The Clay Cole Show (1959–1967) was a rock music television show based in New York City, hosted by Clay Cole.

History
First broadcast on WNTA-TV (now WNET) in September 1959 as Rate the Records, within two months the format was changed, and an hour-long Saturday-night show was added. In the summer months, the show was expanded to an hour, six nights a week, live from New Jersey's Palisades Amusement Park, where Chubby Checker first performed and danced "The Twist". When WNTA-TV was sold in 1963 the show moved to WPIX-TV, where for five years it was successful, thanks to first-time guest appearances of The Rolling Stones (on a program with one other guest act--The Beatles), Neil Diamond, Dionne Warwick, Simon & Garfunkel, Richie Havens, Tony Orlando, Blood, Sweat & Tears and The Rascals. In 1965 the show was renamed Clay Cole's Discotek. Clay produced a full hour with just one guest, Tony Bennett. Clay's all-star, ten-day Christmas Show in 1960 at the Brooklyn Paramount Theater holds the all-time box-office record for that theater.
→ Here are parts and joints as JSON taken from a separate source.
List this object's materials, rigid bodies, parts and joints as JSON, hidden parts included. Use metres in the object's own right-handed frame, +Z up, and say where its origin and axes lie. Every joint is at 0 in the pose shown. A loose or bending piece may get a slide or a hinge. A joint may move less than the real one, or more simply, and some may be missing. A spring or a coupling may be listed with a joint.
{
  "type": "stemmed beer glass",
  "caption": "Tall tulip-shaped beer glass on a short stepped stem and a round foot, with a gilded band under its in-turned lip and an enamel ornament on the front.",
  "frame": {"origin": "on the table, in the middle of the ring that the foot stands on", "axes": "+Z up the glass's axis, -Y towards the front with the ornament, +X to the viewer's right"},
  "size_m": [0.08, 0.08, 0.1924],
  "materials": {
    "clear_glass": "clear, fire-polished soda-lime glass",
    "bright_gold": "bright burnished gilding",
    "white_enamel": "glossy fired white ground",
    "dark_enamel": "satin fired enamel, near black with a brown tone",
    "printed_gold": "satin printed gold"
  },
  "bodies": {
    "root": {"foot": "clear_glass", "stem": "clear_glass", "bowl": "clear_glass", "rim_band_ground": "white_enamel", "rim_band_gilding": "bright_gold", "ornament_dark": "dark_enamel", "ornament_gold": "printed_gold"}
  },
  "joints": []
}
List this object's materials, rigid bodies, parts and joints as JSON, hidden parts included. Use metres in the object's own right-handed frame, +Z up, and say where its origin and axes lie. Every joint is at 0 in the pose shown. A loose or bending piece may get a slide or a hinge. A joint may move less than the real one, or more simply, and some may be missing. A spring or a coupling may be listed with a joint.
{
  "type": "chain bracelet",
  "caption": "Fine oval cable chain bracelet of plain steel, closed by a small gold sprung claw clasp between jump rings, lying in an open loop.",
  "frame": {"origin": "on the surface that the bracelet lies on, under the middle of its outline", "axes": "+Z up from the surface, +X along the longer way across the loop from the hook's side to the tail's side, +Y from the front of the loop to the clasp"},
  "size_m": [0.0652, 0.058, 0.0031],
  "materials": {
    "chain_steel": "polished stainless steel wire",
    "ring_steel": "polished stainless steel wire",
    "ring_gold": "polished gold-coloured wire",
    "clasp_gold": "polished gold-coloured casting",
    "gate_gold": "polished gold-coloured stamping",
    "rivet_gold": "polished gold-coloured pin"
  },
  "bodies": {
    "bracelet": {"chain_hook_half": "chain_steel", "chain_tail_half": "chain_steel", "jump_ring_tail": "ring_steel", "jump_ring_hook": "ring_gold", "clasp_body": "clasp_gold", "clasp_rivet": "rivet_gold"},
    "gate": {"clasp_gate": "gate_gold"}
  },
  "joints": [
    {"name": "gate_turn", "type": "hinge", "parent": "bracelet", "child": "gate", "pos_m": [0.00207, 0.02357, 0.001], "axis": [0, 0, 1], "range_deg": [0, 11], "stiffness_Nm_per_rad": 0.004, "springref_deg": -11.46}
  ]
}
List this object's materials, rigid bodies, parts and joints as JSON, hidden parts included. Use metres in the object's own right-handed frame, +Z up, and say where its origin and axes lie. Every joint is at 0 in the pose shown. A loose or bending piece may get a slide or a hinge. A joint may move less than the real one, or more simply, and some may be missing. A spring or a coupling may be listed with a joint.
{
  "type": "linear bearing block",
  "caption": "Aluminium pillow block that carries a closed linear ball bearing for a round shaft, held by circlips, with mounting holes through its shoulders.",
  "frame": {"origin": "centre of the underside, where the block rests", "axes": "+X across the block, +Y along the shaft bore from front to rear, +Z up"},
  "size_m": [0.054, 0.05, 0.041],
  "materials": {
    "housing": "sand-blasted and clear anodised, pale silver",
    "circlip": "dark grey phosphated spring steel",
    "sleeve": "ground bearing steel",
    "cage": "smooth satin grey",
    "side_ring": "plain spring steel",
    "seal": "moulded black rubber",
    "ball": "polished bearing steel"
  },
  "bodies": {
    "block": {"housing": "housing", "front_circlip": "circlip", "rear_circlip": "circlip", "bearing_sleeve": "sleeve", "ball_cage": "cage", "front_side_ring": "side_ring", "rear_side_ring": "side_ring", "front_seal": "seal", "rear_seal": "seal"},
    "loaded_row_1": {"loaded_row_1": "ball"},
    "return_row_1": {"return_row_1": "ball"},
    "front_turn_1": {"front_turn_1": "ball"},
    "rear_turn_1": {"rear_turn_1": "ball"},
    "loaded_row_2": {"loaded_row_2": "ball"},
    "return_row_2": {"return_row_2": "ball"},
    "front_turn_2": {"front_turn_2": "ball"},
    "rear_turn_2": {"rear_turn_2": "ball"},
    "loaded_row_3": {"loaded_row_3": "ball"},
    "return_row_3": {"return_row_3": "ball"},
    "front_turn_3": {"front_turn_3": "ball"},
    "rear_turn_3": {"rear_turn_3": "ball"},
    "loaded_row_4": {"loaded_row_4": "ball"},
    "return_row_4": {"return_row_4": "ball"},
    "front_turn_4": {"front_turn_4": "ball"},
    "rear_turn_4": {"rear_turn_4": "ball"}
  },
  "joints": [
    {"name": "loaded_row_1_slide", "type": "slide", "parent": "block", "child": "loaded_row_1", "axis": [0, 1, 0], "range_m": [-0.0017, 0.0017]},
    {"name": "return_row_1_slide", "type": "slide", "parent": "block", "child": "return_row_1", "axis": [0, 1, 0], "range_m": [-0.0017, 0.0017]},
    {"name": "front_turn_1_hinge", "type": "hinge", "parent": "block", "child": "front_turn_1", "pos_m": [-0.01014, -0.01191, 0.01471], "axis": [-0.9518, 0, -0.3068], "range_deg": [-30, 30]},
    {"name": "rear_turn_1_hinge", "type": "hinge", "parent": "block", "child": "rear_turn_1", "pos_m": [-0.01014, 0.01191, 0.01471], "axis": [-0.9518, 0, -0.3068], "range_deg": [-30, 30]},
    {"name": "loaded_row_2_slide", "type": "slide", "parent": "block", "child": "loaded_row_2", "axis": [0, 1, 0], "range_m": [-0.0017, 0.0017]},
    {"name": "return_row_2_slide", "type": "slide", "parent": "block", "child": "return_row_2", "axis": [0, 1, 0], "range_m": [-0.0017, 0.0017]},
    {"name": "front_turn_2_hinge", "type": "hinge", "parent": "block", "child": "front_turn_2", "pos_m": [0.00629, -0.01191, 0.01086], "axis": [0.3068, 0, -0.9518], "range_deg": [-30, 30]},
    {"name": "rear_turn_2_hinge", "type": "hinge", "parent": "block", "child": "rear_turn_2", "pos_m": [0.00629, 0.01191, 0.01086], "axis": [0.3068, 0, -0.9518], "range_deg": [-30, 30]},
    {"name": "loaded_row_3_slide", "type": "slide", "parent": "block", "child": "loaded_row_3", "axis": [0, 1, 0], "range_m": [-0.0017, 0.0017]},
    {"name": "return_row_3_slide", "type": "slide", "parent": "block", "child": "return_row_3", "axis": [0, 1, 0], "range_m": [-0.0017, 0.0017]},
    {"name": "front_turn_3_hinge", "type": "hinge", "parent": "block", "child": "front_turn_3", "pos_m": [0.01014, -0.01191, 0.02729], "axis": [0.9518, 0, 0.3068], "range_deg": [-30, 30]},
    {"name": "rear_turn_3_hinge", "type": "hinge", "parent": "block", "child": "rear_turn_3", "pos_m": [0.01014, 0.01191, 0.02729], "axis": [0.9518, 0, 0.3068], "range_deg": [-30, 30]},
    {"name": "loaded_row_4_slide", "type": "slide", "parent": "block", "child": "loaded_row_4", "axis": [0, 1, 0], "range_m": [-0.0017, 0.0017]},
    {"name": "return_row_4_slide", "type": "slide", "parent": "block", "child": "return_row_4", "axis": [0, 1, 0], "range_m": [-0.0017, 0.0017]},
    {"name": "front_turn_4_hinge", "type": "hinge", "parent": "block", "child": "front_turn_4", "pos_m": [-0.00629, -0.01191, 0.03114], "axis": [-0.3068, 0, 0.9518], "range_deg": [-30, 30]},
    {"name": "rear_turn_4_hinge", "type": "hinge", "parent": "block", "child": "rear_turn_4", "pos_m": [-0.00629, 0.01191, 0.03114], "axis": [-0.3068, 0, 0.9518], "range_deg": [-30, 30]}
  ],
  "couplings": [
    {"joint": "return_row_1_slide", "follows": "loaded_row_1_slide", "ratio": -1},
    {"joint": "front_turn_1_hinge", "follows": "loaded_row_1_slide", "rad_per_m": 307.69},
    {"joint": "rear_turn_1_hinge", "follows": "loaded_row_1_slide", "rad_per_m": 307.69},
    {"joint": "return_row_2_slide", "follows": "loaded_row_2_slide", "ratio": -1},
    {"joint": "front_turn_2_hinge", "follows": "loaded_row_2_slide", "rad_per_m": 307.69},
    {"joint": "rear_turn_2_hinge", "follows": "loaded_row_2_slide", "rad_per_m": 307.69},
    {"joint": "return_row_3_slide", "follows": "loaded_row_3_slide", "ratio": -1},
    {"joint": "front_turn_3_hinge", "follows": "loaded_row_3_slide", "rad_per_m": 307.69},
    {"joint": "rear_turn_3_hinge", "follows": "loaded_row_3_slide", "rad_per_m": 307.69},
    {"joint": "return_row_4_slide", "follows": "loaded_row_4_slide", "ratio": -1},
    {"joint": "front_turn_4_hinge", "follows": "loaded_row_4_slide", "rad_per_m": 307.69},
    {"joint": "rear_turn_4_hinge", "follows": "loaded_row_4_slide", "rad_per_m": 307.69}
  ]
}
Cole was the first to introduce stand-up comics such as Richard Pryor, George Carlin and Fannie Flagg to a teen audience. He was the first to produce a full hour of all-black performers, his historic Salute to Motown. Unlike other teen music show hosts, Cole danced to the music he played on his shows; he was also unafraid to book lesser-known performers.
 
In 1968, at the height of his show's popularity, Cole left the show, unhappy with the shift in pop music to psychedelic acid rock and heavy metal.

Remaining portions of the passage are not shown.